What you need to do. Set down only the lines running from the one with "Write the Blender" to the one with "# The origin", both lines included, exactly as they stand, please.

Provided entries.
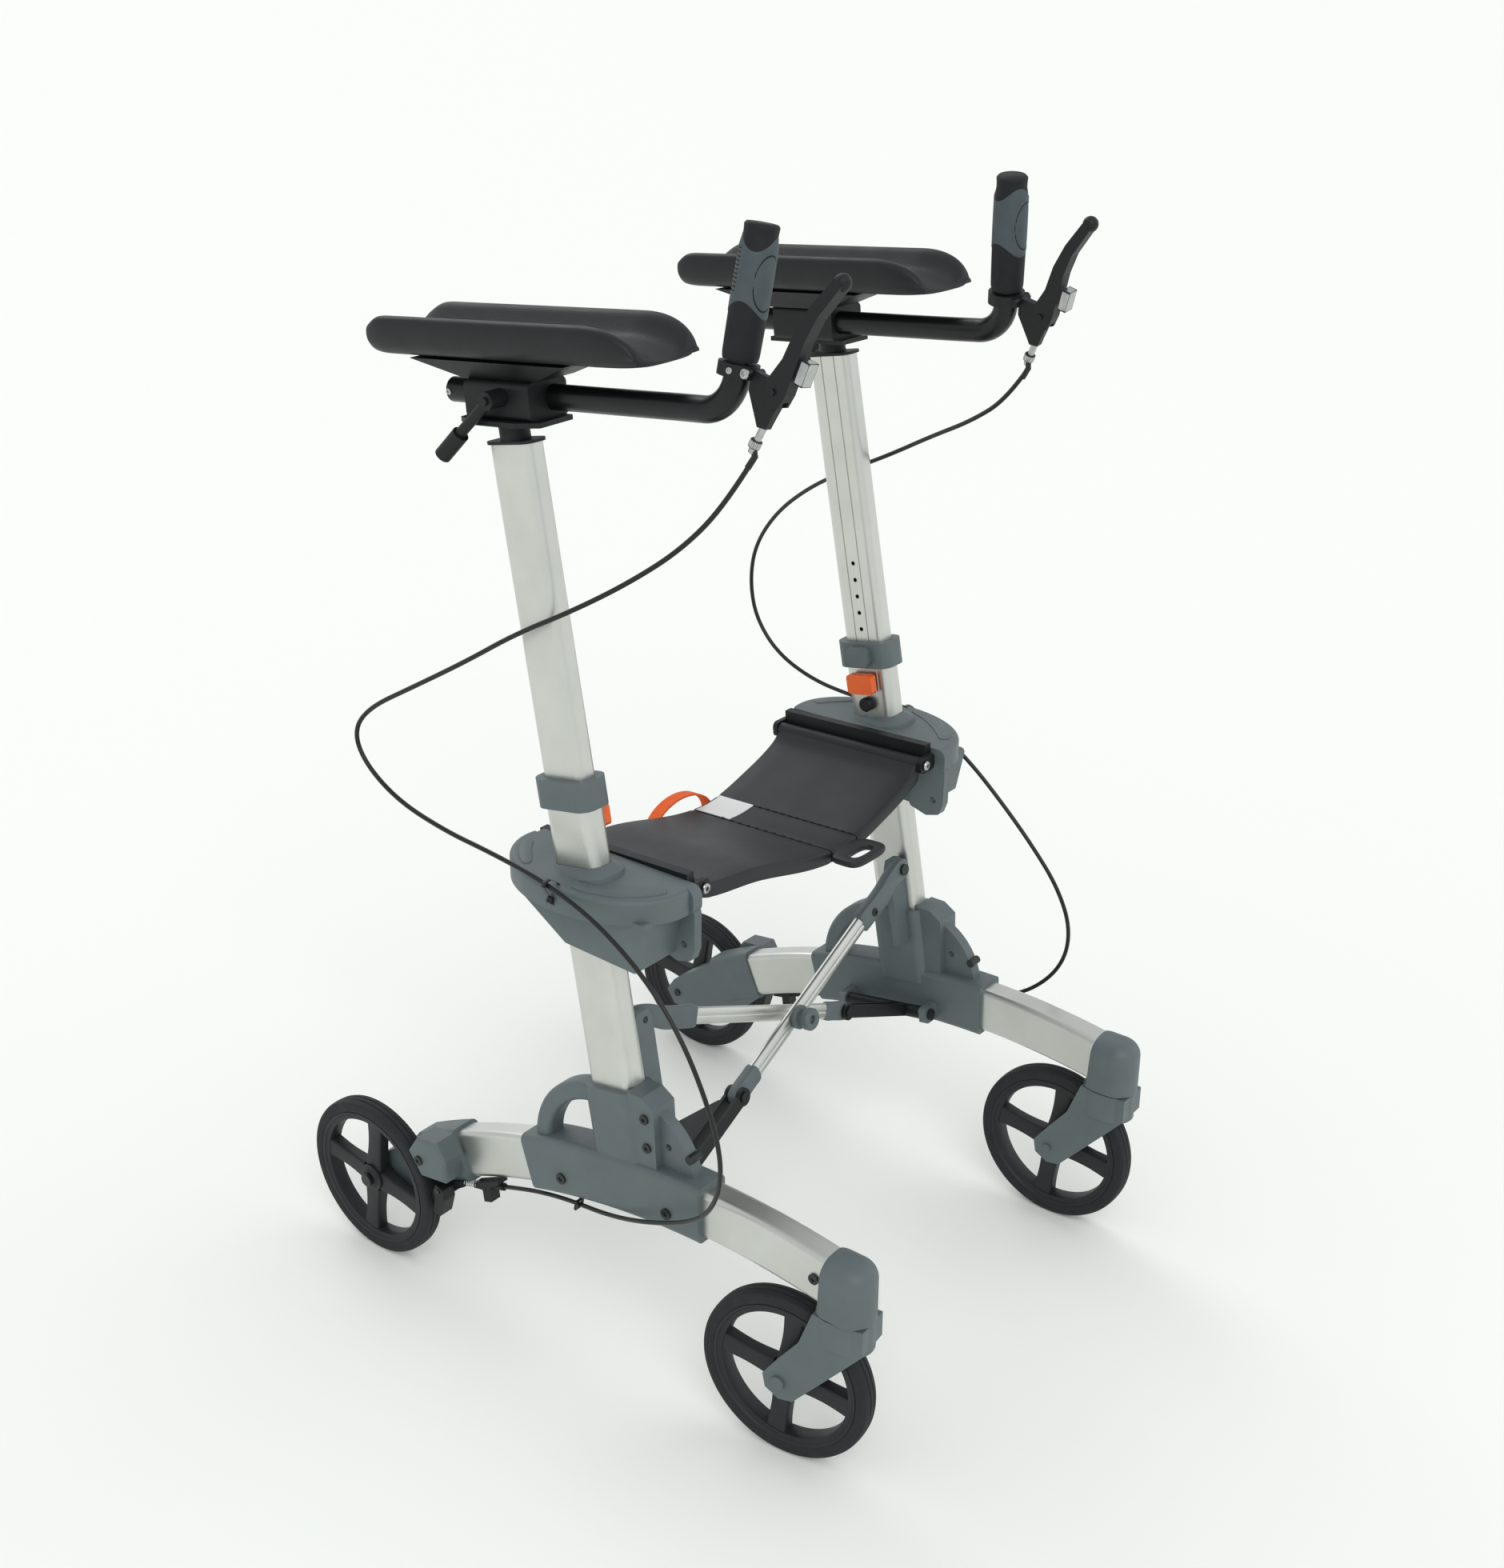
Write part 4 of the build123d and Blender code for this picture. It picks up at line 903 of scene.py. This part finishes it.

--

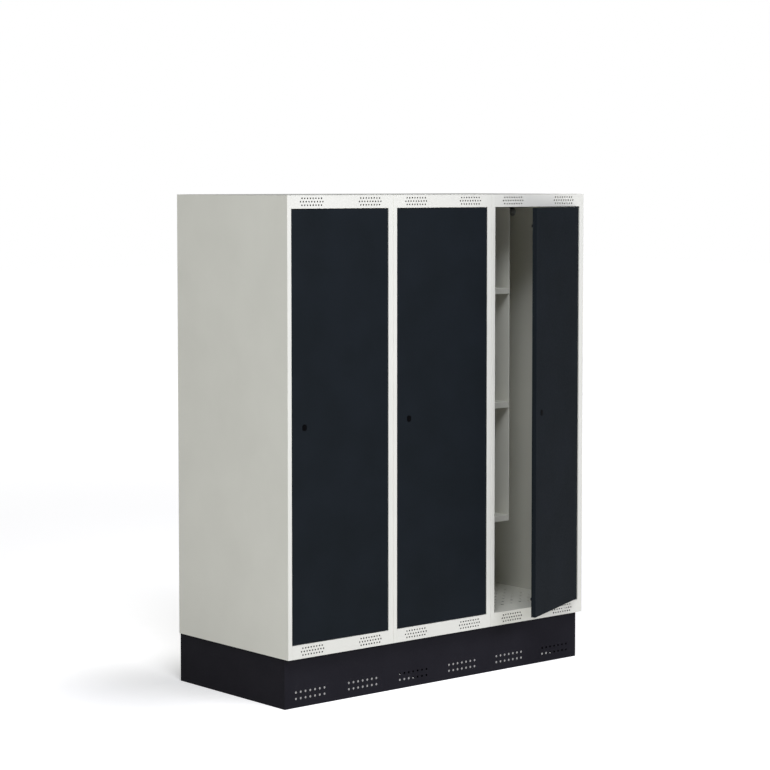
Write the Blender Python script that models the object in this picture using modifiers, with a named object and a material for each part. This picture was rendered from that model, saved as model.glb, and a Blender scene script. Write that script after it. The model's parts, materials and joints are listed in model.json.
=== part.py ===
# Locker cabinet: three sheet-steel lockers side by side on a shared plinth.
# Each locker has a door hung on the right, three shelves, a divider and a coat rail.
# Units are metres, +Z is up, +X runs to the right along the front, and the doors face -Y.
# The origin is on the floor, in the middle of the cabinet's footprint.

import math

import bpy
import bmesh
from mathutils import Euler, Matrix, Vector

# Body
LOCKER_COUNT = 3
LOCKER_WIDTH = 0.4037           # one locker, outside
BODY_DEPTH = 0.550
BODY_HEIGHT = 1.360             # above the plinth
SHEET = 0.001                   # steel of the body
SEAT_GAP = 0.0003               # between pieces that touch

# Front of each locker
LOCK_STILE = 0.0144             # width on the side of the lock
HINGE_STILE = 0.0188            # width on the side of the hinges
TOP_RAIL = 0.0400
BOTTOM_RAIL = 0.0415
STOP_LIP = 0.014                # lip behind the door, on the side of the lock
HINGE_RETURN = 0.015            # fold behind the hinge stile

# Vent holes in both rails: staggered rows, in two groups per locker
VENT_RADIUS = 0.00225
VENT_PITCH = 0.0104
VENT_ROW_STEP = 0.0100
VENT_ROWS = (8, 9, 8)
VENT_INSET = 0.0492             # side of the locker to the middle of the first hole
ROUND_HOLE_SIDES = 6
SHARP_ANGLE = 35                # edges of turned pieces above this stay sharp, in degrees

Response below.
Write the Blender Python script that models the object in this picture using modifiers, with a named object and a material for each part. This picture was rendered from that model, saved as model.glb, and a Blender scene script. Write that script after it. The model's parts, materials and joints are listed in model.json.
=== part.py ===
# Locker cabinet: three sheet-steel lockers side by side on a shared plinth.
# Each locker has a door hung on the right, three shelves, a divider and a coat rail.
# Units are metres, +Z is up, +X runs to the right along the front, and the doors face -Y.
# The origin is on the floor, in the middle of the cabinet's footprint.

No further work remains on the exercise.